▸ **Work to do**: Repeat each line of the material exactly.

=== Source excerpt ===

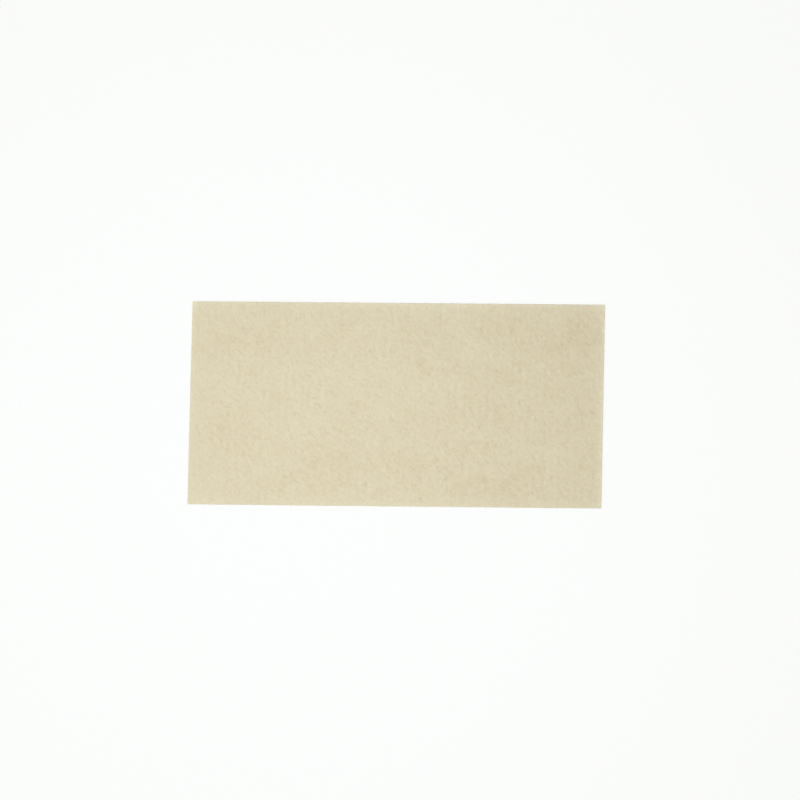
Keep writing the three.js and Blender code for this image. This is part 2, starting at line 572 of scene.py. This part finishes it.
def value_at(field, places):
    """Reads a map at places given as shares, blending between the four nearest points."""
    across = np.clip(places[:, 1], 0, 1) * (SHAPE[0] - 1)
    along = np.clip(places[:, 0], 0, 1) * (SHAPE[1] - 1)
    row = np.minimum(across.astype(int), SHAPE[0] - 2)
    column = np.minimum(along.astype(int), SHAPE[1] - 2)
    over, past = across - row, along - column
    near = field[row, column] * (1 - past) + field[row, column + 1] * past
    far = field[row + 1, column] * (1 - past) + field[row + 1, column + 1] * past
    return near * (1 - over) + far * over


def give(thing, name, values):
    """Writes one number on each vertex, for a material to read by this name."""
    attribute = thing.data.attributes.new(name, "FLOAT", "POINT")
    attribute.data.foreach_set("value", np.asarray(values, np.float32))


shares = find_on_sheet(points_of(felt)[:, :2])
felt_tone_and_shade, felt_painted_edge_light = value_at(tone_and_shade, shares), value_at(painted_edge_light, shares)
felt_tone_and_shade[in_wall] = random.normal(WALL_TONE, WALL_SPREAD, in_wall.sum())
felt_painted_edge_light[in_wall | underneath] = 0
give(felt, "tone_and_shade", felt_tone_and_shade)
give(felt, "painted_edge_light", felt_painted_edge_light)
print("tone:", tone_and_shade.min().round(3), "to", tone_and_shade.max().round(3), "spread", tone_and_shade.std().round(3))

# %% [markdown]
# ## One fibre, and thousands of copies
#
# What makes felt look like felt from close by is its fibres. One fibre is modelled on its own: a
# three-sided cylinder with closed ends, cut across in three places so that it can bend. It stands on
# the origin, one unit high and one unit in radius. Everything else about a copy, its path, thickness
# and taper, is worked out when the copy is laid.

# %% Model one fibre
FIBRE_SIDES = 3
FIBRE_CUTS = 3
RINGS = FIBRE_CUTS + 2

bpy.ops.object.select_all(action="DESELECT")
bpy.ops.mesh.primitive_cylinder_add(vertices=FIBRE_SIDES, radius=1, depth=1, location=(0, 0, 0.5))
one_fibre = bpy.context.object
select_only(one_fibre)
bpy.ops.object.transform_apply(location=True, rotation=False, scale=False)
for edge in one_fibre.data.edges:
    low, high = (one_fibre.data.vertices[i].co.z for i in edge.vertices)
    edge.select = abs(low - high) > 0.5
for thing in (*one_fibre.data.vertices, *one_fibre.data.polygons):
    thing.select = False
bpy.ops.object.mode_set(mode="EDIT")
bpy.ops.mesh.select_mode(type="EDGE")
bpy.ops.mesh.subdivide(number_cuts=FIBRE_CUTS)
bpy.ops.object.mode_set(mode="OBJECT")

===

▸ **Solved problem**:
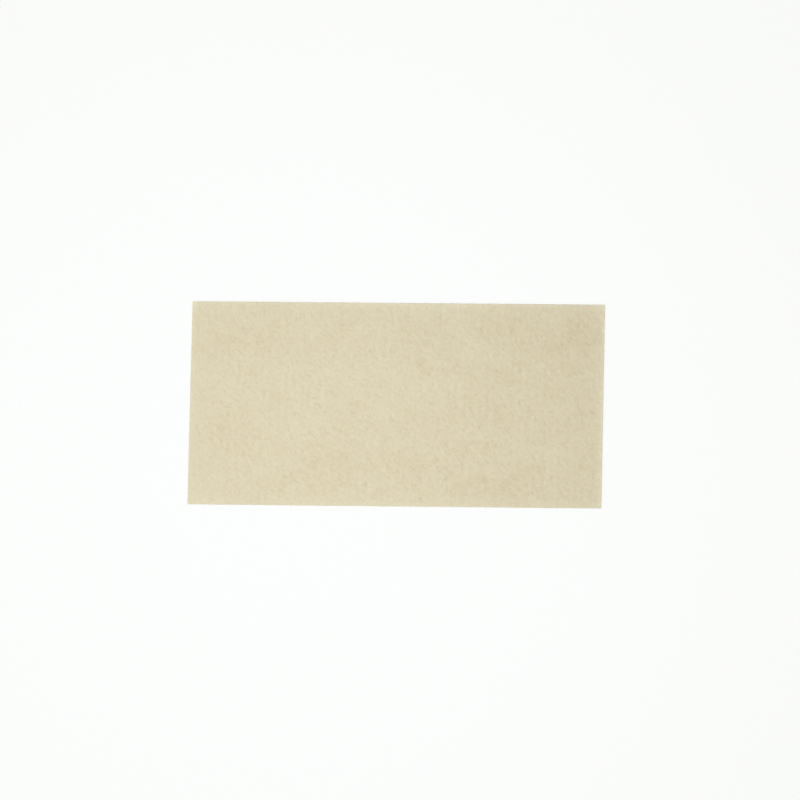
Keep writing the three.js and Blender code for this image. This is part 2, starting at line 572 of scene.py. This part finishes it.
def value_at(field, places):
    """Reads a map at places given as shares, blending between the four nearest points."""
    across = np.clip(places[:, 1], 0, 1) * (SHAPE[0] - 1)
    along = np.clip(places[:, 0], 0, 1) * (SHAPE[1] - 1)
    row = np.minimum(across.astype(int), SHAPE[0] - 2)
    column = np.minimum(along.astype(int), SHAPE[1] - 2)
    over, past = across - row, along - column
    near = field[row, column] * (1 - past) + field[row, column + 1] * past
    far = field[row + 1, column] * (1 - past) + field[row + 1, column + 1] * past
    return near * (1 - over) + far * over


def give(thing, name, values):
    """Writes one number on each vertex, for a material to read by this name."""
    attribute = thing.data.attributes.new(name, "FLOAT", "POINT")
    attribute.data.foreach_set("value", np.asarray(values, np.float32))


shares = find_on_sheet(points_of(felt)[:, :2])
felt_tone_and_shade, felt_painted_edge_light = value_at(tone_and_shade, shares), value_at(painted_edge_light, shares)
felt_tone_and_shade[in_wall] = random.normal(WALL_TONE, WALL_SPREAD, in_wall.sum())
felt_painted_edge_light[in_wall | underneath] = 0
give(felt, "tone_and_shade", felt_tone_and_shade)
give(felt, "painted_edge_light", felt_painted_edge_light)
print("tone:", tone_and_shade.min().round(3), "to", tone_and_shade.max().round(3), "spread", tone_and_shade.std().round(3))

# %% [markdown]
# ## One fibre, and thousands of copies
#
# What makes felt look like felt from close by is its fibres. One fibre is modelled on its own: a
# three-sided cylinder with closed ends, cut across in three places so that it can bend. It stands on
# the origin, one unit high and one unit in radius. Everything else about a copy, its path, thickness
# and taper, is worked out when the copy is laid.

# %% Model one fibre
FIBRE_SIDES = 3
FIBRE_CUTS = 3
RINGS = FIBRE_CUTS + 2

bpy.ops.object.select_all(action="DESELECT")
bpy.ops.mesh.primitive_cylinder_add(vertices=FIBRE_SIDES, radius=1, depth=1, location=(0, 0, 0.5))
one_fibre = bpy.context.object
select_only(one_fibre)
bpy.ops.object.transform_apply(location=True, rotation=False, scale=False)
for edge in one_fibre.data.edges:
    low, high = (one_fibre.data.vertices[i].co.z for i in edge.vertices)
    edge.select = abs(low - high) > 0.5
for thing in (*one_fibre.data.vertices, *one_fibre.data.polygons):
    thing.select = False
bpy.ops.object.mode_set(mode="EDIT")
bpy.ops.mesh.select_mode(type="EDGE")
bpy.ops.mesh.subdivide(number_cuts=FIBRE_CUTS)
bpy.ops.object.mode_set(mode="OBJECT")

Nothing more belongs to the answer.